1. The maintainers could have used PRevent to immediately alert and block any PR containing malicious code, or easily configured it for detection in case of a direct push: https://github.com/apiiro/PRevent

2. Users could have used our malicious code detection ruleset to immediately detect and block it when scanning updates in all relevant CI/CD stages: https://github.com/apiiro/malicious-code-ruleset

3. For a better understanding of the detection, the malicious code falls precisely into the patterns presented in our research: https://apiiro.com/blog/guard-your-codebase-practical-steps-...



Malicious code detection is a fools errand. The attacker would’ve known that was installed and obfuscated it to avoid detection. It’s trivial to do so because they know what the detection is.

There is no way this would’ve prevented anything.
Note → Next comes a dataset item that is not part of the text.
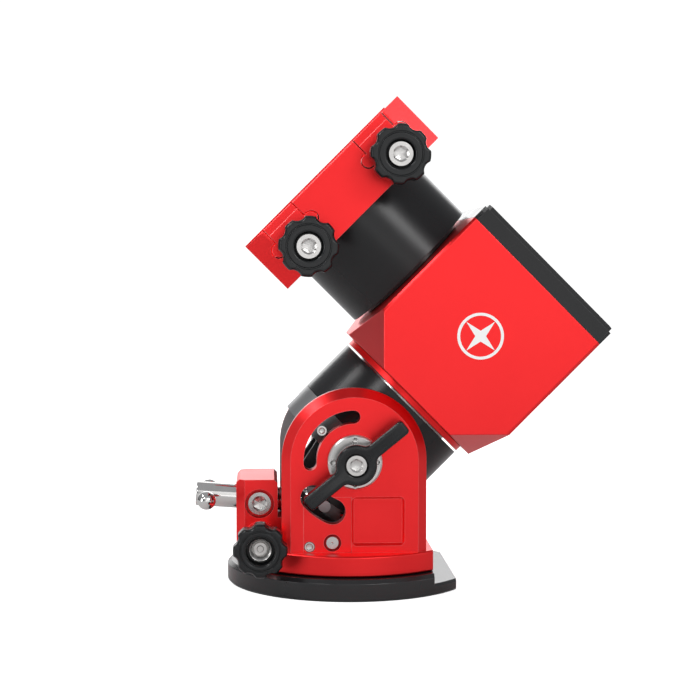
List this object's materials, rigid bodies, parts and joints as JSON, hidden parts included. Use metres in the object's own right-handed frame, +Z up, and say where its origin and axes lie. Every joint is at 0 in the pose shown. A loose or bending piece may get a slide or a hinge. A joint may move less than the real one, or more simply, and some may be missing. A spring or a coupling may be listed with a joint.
{
  "type": "equatorial telescope mount",
  "caption": "Compact strain-wave equatorial mount: black base plate, red cheeks with altitude and azimuth adjusters, red head box and a dovetail saddle with clamp knobs.",
  "frame": {"origin": "on the azimuth axis, at the base plate's underside, where it sits on a tripod or pier", "axes": "+Z up along the azimuth axis, +X to the pole side, where the right-ascension axis rises, +Y across the mount from the near cheek to the far one"},
  "size_m": [0.235, 0.148, 0.2822],
  "materials": {
    "red_anodised": "satin anodised",
    "black_anodised": "satin anodised",
    "knob_black": "satin anodised",
    "grey_anodised": "satin",
    "stainless": "turned",
    "polished_steel": "polished",
    "gear_steel": "ground",
    "bronze": "turned",
    "socket_plastic": "moulded",
    "socket_metal": "plated",
    "circuit": "solder mask",
    "motor_case": "satin",
    "emblem_white": "matt"
  },
  "bodies": {
    "base": {"base_plate": "black_anodised", "azimuth_washer": "bronze", "azimuth_cap": "stainless", "azimuth_lug": "stainless"},
    "azimuth_base": {"base_disc": "red_anodised", "cheek_near": "red_anodised", "cheek_far": "red_anodised", "adjuster_block": "red_anodised", "pivot_flanges": "stainless", "flange_screws": "stainless", "block_screws": "stainless", "cheek_screws": "stainless", "cheek_pins": "stainless", "friction_plates": "grey_anodised"},
    "altitude": {"ra_housing": "black_anodised", "ra_rear_cap": "grey_anodised", "tail_arms": "black_anodised", "trunnions": "stainless", "guide_screws": "stainless", "ra_circular_spline": "gear_steel"},
    "altitude_screw": {"altitude_rod": "polished_steel", "tommy_bar": "polished_steel"},
    "altitude_nut": {"altitude_nut": "gear_steel"},
    "thrust_pad_near": {"thrust_pad_near": "bronze"},
    "thrust_pad_far": {"thrust_pad_far": "bronze"},
    "azimuth_knob_near": {"azimuth_knob_near": "knob_black", "azimuth_screw_near": "stainless"},
    "azimuth_knob_far": {"azimuth_knob_far": "knob_black", "azimuth_screw_far": "stainless"},
    "lock_lever_near": {"lock_lever_near": "black_anodised", "lever_screw_near": "stainless"},
    "lock_lever_far": {"lock_lever_far": "black_anodised", "lever_screw_far": "stainless"},
    "ra_head": {"ra_flange": "red_anodised", "ra_neck_ring": "stainless", "head_casing": "red_anodised", "head_cover": "black_anodised", "cover_screws": "stainless", "power_inlet": "socket_plastic", "data_socket": "socket_metal", "handset_socket": "socket_plastic", "circuit_board": "circuit", "drive_motors": "motor_case", "dec_neck_ring": "black_anodised", "dec_circular_spline": "gear_steel", "counterweight_insert": "stainless", "emblem": "emblem_white"},
    "power_switch": {"power_switch": "socket_plastic"},
    "ra_wave_generator": {"ra_wave_generator": "gear_steel"},
    "dec_wave_generator": {"dec_wave_generator": "gear_steel"},
    "dec_head": {"dec_housing": "black_anodised", "saddle_base": "red_anodised", "fixed_jaw": "red_anodised", "saddle_screws": "stainless"},
    "clamp_a": {"clamp_block_a": "red_anodised"},
    "clamp_b": {"clamp_block_b": "red_anodised"},
    "clamp_knob_a": {"clamp_knob_a": "knob_black", "clamp_screw_a": "stainless"},
    "clamp_knob_b": {"clamp_knob_b": "knob_black", "clamp_screw_b": "stainless"}
  },
  "joints": [
    {"name": "azimuth", "type": "hinge", "parent": "base", "child": "azimuth_base", "pos_m": [0, 0, 0], "axis": [0, 0, 1], "range_deg": [-5, 5]},
    {"name": "azimuth_push_near", "type": "slide", "parent": "azimuth_base", "child": "thrust_pad_near", "axis": [0, 1, 0], "range_m": [-0.00467, 0.00467]},
    {"name": "azimuth_push_far", "type": "slide", "parent": "azimuth_base", "child": "thrust_pad_far", "axis": [0, 1, 0], "range_m": [-0.00467, 0.00467]},
    {"name": "azimuth_knob_near_turn", "type": "hinge", "parent": "thrust_pad_near", "child": "azimuth_knob_near", "pos_m": [-0.053, 0, 0.0283], "axis": [0, 1, 0], "range_deg": [-1681.69, 1681.69]},
    {"name": "azimuth_knob_far_turn", "type": "hinge", "parent": "thrust_pad_far", "child": "azimuth_knob_far", "pos_m": [-0.053, 0, 0.0283], "axis": [0, 1, 0], "range_deg": [-1681.69, 1681.69]},
    {"name": "altitude", "type": "hinge", "parent": "azimuth_base", "child": "altitude", "pos_m": [0, 0, 0.076], "axis": [0, -1, 0], "range_deg": [-43, 43]},
    {"name": "altitude_nut_slide", "type": "slide", "parent": "azimuth_base", "child": "altitude_nut", "axis": [0.9972, 0, -0.075], "range_m": [-0.01158, 0.01158]},
    {"name": "altitude_screw_turn", "type": "hinge", "parent": "azimuth_base", "child": "altitude_screw", "pos_m": [-0.0535, 0, 0.0481], "axis": [0.9972, 0, -0.075], "range_deg": [-2779.52, 2779.52]},
    {"name": "lock_near", "type": "hinge", "parent": "altitude", "child": "lock_lever_near", "pos_m": [0, 0, 0.076], "axis": [0, -1, 0], "range_deg": [-60, 25]},
    {"name": "lock_far", "type": "hinge", "parent": "altitude", "child": "lock_lever_far", "pos_m": [0, 0, 0.076], "axis": [0, -1, 0], "range_deg": [-60, 25]},
    {"name": "right_ascension", "type": "hinge", "parent": "altitude", "child": "ra_head", "pos_m": [0, 0, 0.076], "axis": [0.7071, 0, 0.7071], "range_deg": [-180, 180]},
    {"name": "ra_wave_turn", "type": "hinge", "parent": "ra_head", "child": "ra_wave_generator", "pos_m": [0, 0, 0.076], "axis": [0.7071, 0, 0.7071], "range_deg": [-18000, 18000]},
    {"name": "declination", "type": "hinge", "parent": "ra_head", "child": "dec_head", "pos_m": [0.07212, 0, 0.14813], "axis": [-0.7071, 0, 0.7071], "range_deg": [-180, 180]},
    {"name": "dec_wave_turn", "type": "hinge", "parent": "ra_head", "child": "dec_wave_generator", "pos_m": [0.07212, 0, 0.14813], "axis": [-0.7071, 0, 0.7071], "range_deg": [-18000, 18000]},
    {"name": "power_rocker", "type": "hinge", "parent": "ra_head", "child": "power_switch", "pos_m": [0.11908, -0.038, 0.16962], "axis": [-0.7071, 0, 0.7071], "range_deg": [-16, 0]},
    {"name": "clamp_slide_a", "type": "slide", "parent": "dec_head", "child": "clamp_a", "axis": [0, -1, 0], "range_m": [0, 0.005]},
    {"name": "clamp_slide_b", "type": "slide", "parent": "dec_head", "child": "clamp_b", "axis": [0, -1, 0], "range_m": [0, 0.005]},
    {"name": "clamp_knob_turn_a", "type": "hinge", "parent": "clamp_a", "child": "clamp_knob_a", "pos_m": [-0.02616, 0, 0.19621], "axis": [0, -1, 0], "range_deg": [0, 1454.4]},
    {"name": "clamp_knob_turn_b", "type": "hinge", "parent": "clamp_b", "child": "clamp_knob_b", "pos_m": [0.02404, 0, 0.24641], "axis": [0, -1, 0], "range_deg": [0, 1454.4]}
  ],
  "couplings": [
    {"joint": "azimuth_push_near", "follows": "azimuth", "m_per_rad": 0.053},
    {"joint": "azimuth_push_far", "follows": "azimuth", "m_per_rad": 0.053},
    {"joint": "azimuth_knob_near_turn", "follows": "azimuth", "ratio": 333.01},
    {"joint": "azimuth_knob_far_turn", "follows": "azimuth", "ratio": 333.01},
    {"joint": "altitude_nut_slide", "follows": "altitude", "m_per_rad": 0.015279},
    {"joint": "altitude_screw_turn", "follows": "altitude", "ratio": -64},
    {"joint": "ra_wave_turn", "follows": "right_ascension", "ratio": -100},
    {"joint": "dec_wave_turn", "follows": "declination", "ratio": -100},
    {"joint": "clamp_knob_turn_a", "follows": "clamp_slide_a", "rad_per_m": 5026.5},
    {"joint": "clamp_knob_turn_b", "follows": "clamp_slide_b", "rad_per_m": 5026.5}
  ]
}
They have no way of knowing unless they have admin access, in which case they can do whatever they want anyway. If the tool produces any visible outputs, just configure it to block silently. That's on the maintainer side. On the consumer side, not even that discloses such use. Isn't it so?

Add behavioral detection, and you get a strong layer of defense, even if attackers know about it. You still want defense in depth as always, of course.


I just went to the readme of PRevent, and looked at it when writing my comment. It puts a comment explaining specifically which code triggered the problem. The attacker can easily see this happening and then test locally with PRevent to make sure their obfuscated code will bypass your detection no?